In fact, though, we even need to have patience with God.  As disciples of the Lord Jesus, who leads us in all things to “Our Father”, you and I need patience with God.  Of course, the reason for needing patience with God is very different than why we need patience with our children, parents, boss, and so on.  For the most part, we need patience with our brothers and sisters because of their imperfections, faults, and sins.

But with God we need patience because His time is not our time.  God looks at us and our lives from the perspective of eternity, while we like children look only at the current “now”.  We need patience with God because He is a farmer, while we too often want to reap what we have not sowed.

In addition to patience, however, we also need penance.  We can think of penance in terms of the hardship that we hear of in the Second Reading.  Saint John the Baptist, by means of his example and his preaching, also points our attention to the importance of penance.

Yet the word “penance” is not always appreciated for all that it means.  For some, the word “penance” suggests only the Sacrament of Penance, which demands from the penitent examination of conscience, confession, and amendment of life.  Yet the Church also teaches her children to practice some penance every Friday in honor of that Good Friday when Jesus sacrificed His life for us.  During Lent, the Church imposes a particular form of penance upon her members—abstaining from meat—while on Fridays during the rest of the year Catholics are free to choose what form their penances will take.  But Catholics are not free not to do penance each Friday during the year [see the Code of Canon Law, c. 1250].

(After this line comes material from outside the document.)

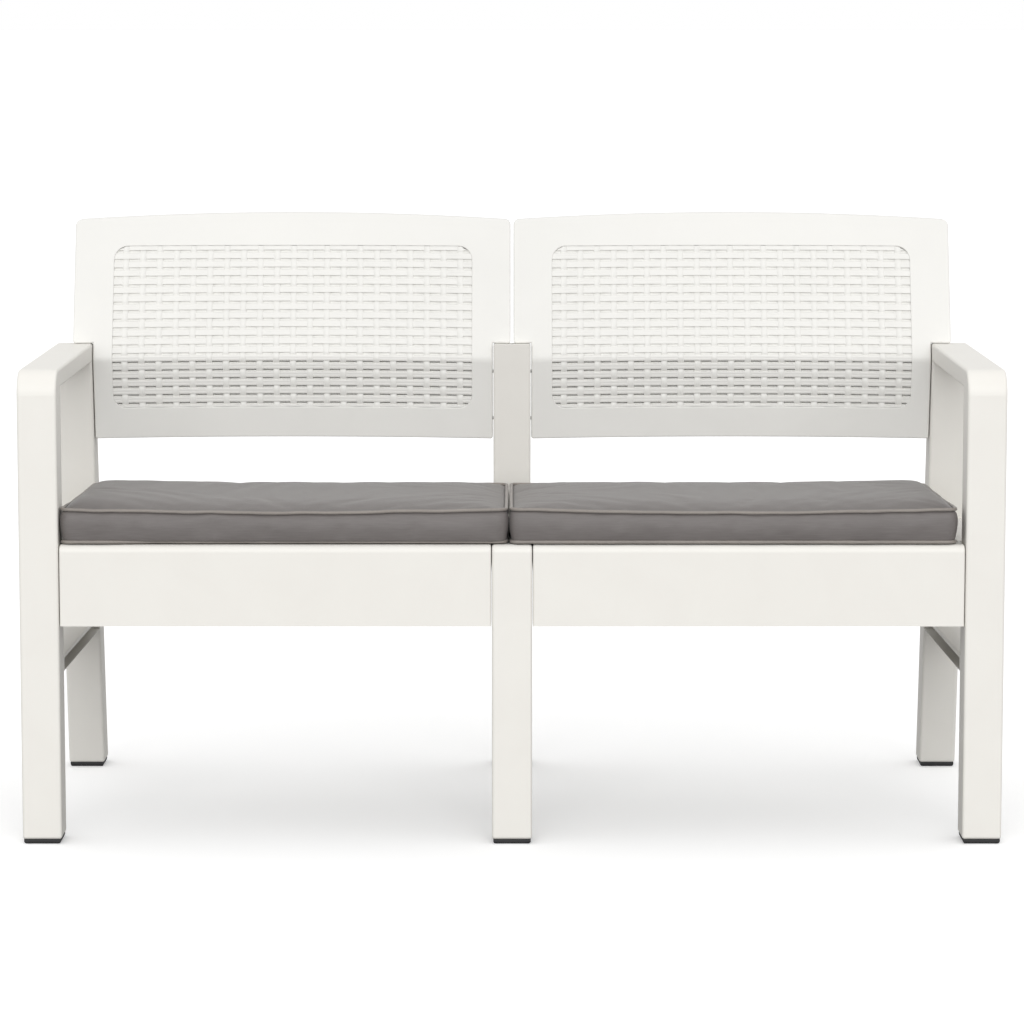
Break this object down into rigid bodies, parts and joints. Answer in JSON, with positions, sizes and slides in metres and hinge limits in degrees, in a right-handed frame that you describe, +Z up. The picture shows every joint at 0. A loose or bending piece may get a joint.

The Church goes still further in cultivating penance in the lives of her members.  The Church sets aside two seasons each year as seasons of penance.  Advent and Lent are seasons of preparation, and penance is one of the tools with which to prepare for the great celebrations of Christmastide and Eastertide.

Nonetheless, although Advent and Lent are similar in many ways, they focus our hearts and minds in somewhat different ways.  Both are about preparing for new life:  the birth of Jesus, and the Resurrection of Jesus.  However, Advent’s unique take on penance has its origin in the experience of new earthly life:  the birth of the Word made Flesh being the heart of the Christmas Season.

Those who are mothers can recall the many sacrifices involved in bearing new life in the womb, in giving birth, and in rearing the child.  New life and self-sacrifice go hand in hand.  You can’t have one without the other.

Yet it’s important here to make a distinction.  It’s certainly true that God’s grace is always freely given.  Grace is never earned.  But that doesn’t mean that God’s free gift of grace doesn’t call for penance on our parts.  St. James in the Second Reading urges us:  “Take as an example of hardship and patience, brothers and sisters, the prophets who spoke in the name of the Lord.”  St. John the Baptist is the chief example of such a prophet:  our chief model of how to prepare the way for the Lord by means of patience and penance.  Preparing to receive God’s gifts always demands self-preparation.

Along with poverty and silence, penance helps us prepare to celebrate Christmastide in a deeply spiritual manner.  As an image to reflect on during this third week of Advent, picture our Blessed Mother at the Annunciation, during the journey to Bethlehem, and in the stable after Jesus’ birth.  Reflect on the poverty, silence, and self-sacrifice of our Blessed Mother, and give thanks that through the grace of her Son, you and I can draw closer to God our Father.